As the new light-rail lines that run from downtown to the airport in Seattle and Vancouver mark their one-year anniversaries this summer, the differences between the two are as striking as the similarities.
Both were built after years of public wrangling, cost staggering amounts of money, and had to grapple with challenging construction. But one has four times as many riders as the other.
Both are seen as triumphs for rapid transit. But for one city, the new line is just a first step in a journey to creating a modern-day rapid-transit system. For the other, it’s an addition that pulls the whole system together.
As a result, both the Canada Line in Vancouver and the Central Link in Seattle are case studies, examined intently by planners, transit experts and regular citizens anxious about the future of urban life.
Cities from Shanghai to Paris are scrambling to create rapid-transit networks or expand what they have, as the health of metropolitan economies becomes dependent on efficient ways to move large numbers of people around. Even Los Angeles, long viewed as the city of freeways, now has 130 kilometres of rail lines and ambitious plans to build much more.
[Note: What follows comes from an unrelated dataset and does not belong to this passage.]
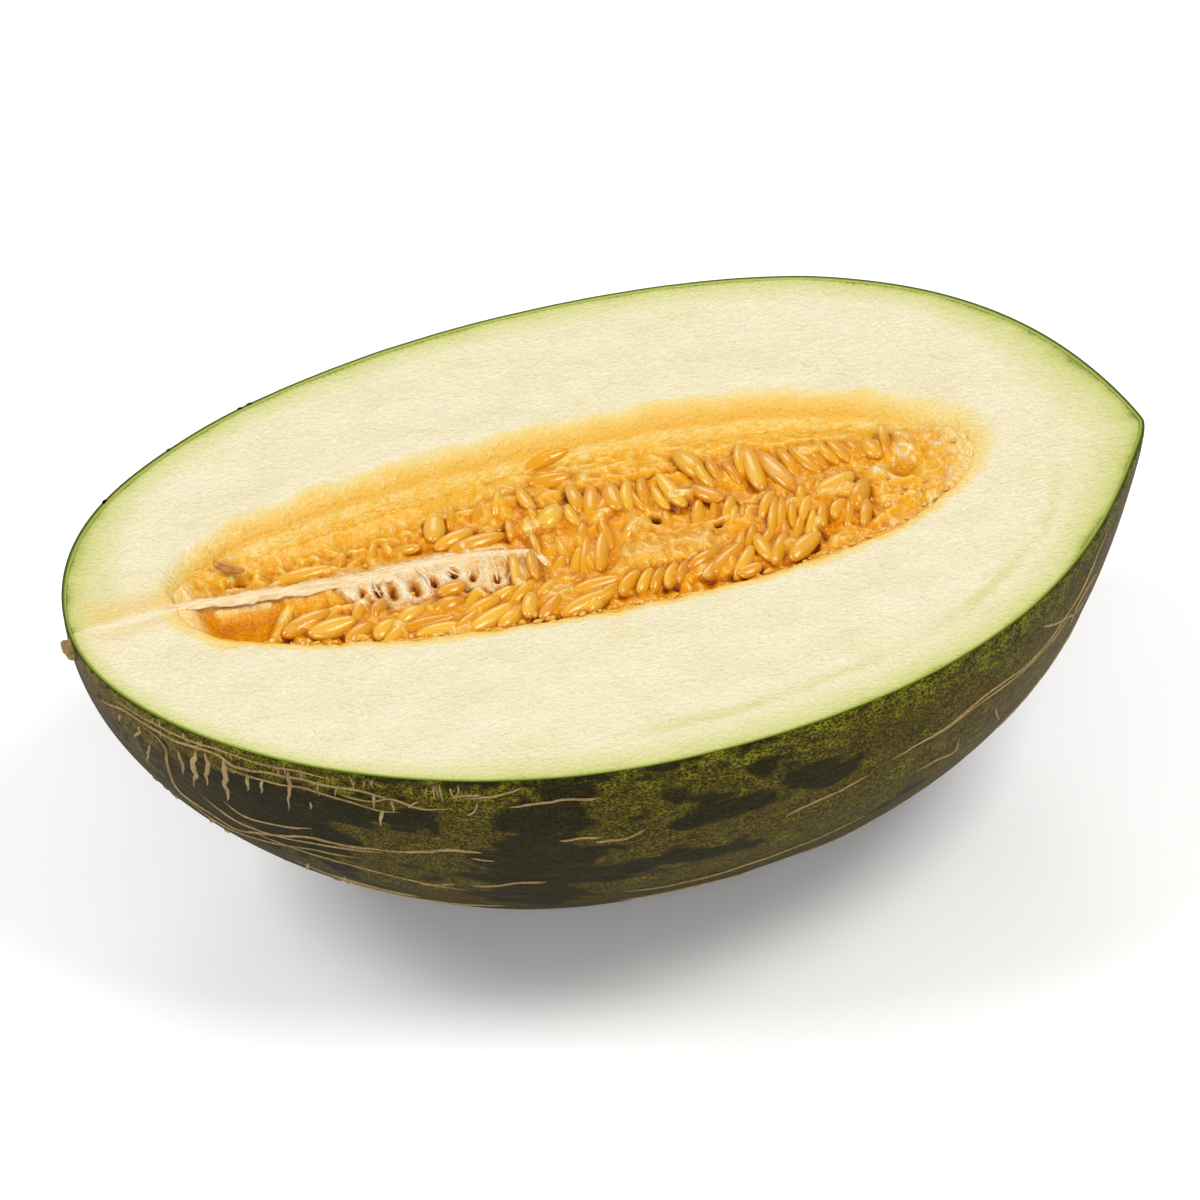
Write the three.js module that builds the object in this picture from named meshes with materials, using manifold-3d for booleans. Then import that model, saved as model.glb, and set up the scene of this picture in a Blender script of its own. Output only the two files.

So as the sister cities on the West Coast celebrate the first birthday of their shiny new lines, it is also a celebration of a year-long experiment, revealing exactly what has worked, and where they missed the mark. For many transportation experts, Vancouver has emerged the winner.
“Both lines are really important. Both are part of what are going to be incredibly successful systems. But Vancouver is out in front,” says Jarrett Walker, an Australia-based international consultant in public-transit network design.
“It’s because their system is driverless. The reason I talk about Vancouver all over the world is that it’s a system you turn on in the morning and it can go all day without costing any more.”